Exercise prompt –
Starting at the line with "place() back_buttons();" and stopping at the line with "import math", repeat each line exactly. Include both and omit the rest.
— Begin —
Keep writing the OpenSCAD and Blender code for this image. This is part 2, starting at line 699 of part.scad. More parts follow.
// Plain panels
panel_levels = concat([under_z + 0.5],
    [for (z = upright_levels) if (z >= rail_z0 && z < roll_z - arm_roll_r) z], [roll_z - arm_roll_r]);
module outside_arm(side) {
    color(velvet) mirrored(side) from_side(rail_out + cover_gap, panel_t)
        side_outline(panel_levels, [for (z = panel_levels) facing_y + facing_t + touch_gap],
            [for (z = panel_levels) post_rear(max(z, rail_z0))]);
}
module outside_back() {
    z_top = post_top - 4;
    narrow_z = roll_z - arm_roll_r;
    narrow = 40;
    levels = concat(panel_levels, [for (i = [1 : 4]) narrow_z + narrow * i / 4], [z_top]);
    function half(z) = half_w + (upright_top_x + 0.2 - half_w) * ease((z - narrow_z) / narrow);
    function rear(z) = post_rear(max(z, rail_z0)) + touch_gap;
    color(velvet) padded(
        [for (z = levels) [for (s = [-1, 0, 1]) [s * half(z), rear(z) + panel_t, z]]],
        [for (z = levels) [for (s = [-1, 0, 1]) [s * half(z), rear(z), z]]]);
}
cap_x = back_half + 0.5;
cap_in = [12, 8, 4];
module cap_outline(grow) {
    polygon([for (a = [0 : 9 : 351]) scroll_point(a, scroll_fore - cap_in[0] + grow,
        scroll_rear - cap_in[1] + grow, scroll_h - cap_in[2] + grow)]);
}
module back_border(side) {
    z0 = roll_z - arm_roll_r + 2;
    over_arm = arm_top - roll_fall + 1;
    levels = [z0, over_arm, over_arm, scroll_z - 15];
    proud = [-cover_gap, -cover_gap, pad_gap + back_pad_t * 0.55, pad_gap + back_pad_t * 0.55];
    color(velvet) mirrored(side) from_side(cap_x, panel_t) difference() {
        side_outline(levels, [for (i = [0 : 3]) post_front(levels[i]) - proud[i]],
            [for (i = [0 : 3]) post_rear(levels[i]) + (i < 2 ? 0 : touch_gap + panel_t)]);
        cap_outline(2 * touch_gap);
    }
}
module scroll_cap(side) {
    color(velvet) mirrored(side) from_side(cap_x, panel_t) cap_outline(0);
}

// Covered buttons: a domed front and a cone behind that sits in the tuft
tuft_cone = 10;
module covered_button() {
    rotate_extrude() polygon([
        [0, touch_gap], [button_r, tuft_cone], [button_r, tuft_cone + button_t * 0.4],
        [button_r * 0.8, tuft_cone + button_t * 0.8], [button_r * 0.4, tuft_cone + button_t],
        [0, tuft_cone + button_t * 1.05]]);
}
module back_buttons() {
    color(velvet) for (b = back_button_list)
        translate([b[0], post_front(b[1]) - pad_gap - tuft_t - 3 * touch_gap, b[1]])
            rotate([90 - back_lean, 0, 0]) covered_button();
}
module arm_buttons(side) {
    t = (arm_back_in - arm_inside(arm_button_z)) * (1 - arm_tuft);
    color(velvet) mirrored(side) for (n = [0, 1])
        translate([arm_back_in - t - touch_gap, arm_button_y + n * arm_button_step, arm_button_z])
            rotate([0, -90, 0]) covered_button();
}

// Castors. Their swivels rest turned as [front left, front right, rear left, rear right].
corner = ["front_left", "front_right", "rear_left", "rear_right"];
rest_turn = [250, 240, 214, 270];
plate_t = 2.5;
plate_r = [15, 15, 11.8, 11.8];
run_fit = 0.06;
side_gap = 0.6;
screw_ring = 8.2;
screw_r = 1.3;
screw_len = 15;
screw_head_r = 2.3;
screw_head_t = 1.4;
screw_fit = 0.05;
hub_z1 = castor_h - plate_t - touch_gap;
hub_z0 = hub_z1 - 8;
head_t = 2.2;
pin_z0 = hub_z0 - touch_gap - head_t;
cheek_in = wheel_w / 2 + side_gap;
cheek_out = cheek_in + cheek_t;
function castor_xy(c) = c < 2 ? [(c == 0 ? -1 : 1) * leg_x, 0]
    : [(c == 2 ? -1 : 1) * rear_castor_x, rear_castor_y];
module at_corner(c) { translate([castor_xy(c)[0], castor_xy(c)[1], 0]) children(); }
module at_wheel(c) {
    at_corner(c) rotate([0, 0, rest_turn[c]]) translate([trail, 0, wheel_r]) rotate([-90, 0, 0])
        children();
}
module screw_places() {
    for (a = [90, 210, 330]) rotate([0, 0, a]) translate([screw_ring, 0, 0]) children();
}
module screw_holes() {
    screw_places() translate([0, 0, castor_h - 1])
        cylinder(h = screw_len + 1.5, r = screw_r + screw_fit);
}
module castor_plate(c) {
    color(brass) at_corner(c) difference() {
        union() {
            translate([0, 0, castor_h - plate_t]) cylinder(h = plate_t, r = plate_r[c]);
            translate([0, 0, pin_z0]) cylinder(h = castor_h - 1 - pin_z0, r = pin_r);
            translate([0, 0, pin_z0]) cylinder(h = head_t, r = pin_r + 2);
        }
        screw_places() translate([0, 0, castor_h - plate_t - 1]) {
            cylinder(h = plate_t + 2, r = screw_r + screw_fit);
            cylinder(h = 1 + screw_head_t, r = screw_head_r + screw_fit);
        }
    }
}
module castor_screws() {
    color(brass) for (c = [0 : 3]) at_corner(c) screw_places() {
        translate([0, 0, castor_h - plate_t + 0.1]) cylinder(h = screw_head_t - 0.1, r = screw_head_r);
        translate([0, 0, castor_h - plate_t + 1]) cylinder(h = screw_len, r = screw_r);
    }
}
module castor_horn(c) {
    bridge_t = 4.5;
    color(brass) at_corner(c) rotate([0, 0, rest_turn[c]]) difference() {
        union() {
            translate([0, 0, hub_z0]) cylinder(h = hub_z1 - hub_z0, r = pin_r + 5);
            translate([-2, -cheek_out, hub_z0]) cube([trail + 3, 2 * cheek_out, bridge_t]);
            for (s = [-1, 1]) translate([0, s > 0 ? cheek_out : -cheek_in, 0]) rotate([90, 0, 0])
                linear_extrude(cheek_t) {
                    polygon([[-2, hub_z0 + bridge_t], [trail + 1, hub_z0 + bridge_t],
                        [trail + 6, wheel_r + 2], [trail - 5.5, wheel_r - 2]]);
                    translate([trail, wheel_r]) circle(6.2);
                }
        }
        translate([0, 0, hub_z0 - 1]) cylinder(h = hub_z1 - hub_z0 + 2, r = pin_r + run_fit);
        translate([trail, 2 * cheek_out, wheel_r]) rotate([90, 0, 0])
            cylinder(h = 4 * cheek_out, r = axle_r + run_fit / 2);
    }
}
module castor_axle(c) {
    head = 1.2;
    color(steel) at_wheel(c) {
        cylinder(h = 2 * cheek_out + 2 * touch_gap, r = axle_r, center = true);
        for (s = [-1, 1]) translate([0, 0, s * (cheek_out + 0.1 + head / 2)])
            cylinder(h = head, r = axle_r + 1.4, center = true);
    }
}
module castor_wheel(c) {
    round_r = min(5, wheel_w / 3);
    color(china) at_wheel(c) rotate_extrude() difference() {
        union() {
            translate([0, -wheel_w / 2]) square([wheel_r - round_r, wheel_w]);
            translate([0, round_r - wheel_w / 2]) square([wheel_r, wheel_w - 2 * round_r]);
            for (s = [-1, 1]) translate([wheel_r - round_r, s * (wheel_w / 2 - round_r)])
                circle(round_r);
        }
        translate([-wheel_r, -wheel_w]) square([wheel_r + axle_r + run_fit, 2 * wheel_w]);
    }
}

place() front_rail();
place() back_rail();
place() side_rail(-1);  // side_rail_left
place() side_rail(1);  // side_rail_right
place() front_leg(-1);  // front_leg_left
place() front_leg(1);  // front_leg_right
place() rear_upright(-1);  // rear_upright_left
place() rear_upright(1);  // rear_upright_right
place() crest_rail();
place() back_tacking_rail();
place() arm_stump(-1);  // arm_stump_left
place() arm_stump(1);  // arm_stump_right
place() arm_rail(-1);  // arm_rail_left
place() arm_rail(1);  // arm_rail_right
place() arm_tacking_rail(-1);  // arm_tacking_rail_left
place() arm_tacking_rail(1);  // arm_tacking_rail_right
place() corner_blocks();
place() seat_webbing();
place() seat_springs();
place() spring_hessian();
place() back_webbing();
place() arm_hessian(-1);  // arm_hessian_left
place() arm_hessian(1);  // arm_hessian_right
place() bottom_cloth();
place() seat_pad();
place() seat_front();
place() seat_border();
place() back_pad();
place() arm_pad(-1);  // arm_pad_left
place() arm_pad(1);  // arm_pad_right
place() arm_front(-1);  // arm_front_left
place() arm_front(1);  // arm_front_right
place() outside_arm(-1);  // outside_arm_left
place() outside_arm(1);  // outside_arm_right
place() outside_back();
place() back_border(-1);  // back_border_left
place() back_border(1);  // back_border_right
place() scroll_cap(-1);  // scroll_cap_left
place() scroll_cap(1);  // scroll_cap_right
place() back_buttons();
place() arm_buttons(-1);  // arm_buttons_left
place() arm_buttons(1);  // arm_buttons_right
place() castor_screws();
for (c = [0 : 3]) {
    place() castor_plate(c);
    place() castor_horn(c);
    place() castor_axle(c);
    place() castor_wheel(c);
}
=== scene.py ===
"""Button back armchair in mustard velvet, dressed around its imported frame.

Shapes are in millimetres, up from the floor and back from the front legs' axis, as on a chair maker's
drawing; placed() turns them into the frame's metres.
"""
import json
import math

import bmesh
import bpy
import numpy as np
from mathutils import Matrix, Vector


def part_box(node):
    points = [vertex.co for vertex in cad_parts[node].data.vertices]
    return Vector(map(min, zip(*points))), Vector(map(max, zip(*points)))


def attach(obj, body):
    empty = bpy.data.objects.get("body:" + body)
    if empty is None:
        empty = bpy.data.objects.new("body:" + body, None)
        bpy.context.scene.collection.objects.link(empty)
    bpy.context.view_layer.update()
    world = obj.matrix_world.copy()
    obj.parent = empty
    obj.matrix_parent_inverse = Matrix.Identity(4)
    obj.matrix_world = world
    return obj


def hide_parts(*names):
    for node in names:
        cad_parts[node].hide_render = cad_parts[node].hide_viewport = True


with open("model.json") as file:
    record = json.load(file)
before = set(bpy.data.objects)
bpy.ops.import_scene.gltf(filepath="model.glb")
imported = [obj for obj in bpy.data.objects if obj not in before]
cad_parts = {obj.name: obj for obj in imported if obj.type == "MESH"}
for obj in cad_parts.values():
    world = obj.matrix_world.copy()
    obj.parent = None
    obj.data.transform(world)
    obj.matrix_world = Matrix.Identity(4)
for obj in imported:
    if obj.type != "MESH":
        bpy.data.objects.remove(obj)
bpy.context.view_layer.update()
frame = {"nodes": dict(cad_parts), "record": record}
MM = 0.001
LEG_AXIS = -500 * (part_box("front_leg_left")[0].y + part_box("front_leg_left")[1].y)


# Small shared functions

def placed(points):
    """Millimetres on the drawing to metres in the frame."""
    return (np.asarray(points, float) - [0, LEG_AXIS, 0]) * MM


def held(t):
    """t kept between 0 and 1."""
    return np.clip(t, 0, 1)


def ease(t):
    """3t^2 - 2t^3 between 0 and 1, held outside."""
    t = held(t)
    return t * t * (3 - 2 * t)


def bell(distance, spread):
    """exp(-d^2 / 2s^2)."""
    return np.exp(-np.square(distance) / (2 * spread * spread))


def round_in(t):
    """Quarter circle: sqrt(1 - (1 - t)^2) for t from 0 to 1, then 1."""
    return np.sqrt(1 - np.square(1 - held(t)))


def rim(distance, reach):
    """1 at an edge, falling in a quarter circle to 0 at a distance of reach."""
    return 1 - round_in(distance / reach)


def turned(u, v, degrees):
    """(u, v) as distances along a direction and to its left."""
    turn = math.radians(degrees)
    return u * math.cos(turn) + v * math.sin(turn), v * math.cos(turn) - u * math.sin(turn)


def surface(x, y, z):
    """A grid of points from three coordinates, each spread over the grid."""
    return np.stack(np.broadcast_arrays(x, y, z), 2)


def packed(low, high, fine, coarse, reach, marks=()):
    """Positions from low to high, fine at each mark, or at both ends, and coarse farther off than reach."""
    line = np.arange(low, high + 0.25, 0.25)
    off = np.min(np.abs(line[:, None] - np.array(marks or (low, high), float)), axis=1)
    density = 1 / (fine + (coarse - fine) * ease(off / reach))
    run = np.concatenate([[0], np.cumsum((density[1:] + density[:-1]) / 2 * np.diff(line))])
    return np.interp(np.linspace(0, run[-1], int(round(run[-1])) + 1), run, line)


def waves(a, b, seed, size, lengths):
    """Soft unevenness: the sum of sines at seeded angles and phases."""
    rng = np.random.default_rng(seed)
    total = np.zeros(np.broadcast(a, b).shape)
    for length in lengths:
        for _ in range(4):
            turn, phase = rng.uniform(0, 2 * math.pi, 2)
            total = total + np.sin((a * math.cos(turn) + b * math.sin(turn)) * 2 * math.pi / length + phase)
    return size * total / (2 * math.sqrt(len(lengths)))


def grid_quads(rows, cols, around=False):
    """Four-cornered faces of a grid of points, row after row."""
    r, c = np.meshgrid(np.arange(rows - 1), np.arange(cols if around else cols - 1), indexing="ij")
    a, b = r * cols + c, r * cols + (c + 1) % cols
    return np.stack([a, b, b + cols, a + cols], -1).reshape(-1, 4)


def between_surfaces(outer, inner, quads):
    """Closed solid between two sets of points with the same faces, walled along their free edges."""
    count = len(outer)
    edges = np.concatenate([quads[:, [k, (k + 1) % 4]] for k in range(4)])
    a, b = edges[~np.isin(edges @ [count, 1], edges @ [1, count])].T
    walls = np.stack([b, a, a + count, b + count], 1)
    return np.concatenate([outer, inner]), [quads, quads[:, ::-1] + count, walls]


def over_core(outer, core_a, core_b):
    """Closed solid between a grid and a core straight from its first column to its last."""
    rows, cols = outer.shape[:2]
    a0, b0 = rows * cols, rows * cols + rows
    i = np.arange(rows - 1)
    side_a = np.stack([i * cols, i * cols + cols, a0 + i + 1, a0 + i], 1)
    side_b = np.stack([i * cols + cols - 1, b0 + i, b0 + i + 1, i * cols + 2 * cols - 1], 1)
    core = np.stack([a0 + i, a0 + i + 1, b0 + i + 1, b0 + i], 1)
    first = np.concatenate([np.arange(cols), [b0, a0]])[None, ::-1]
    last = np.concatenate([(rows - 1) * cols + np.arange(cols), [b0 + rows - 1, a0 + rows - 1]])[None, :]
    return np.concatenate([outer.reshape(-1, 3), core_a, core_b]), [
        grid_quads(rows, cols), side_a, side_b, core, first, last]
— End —
Solution to this exercise –
place() back_buttons();
place() arm_buttons(-1);  // arm_buttons_left
place() arm_buttons(1);  // arm_buttons_right
place() castor_screws();
for (c = [0 : 3]) {
    place() castor_plate(c);
    place() castor_horn(c);
    place() castor_axle(c);
    place() castor_wheel(c);
}
=== scene.py ===
"""Button back armchair in mustard velvet, dressed around its imported frame.

Shapes are in millimetres, up from the floor and back from the front legs' axis, as on a chair maker's
drawing; placed() turns them into the frame's metres.
"""
import json
import math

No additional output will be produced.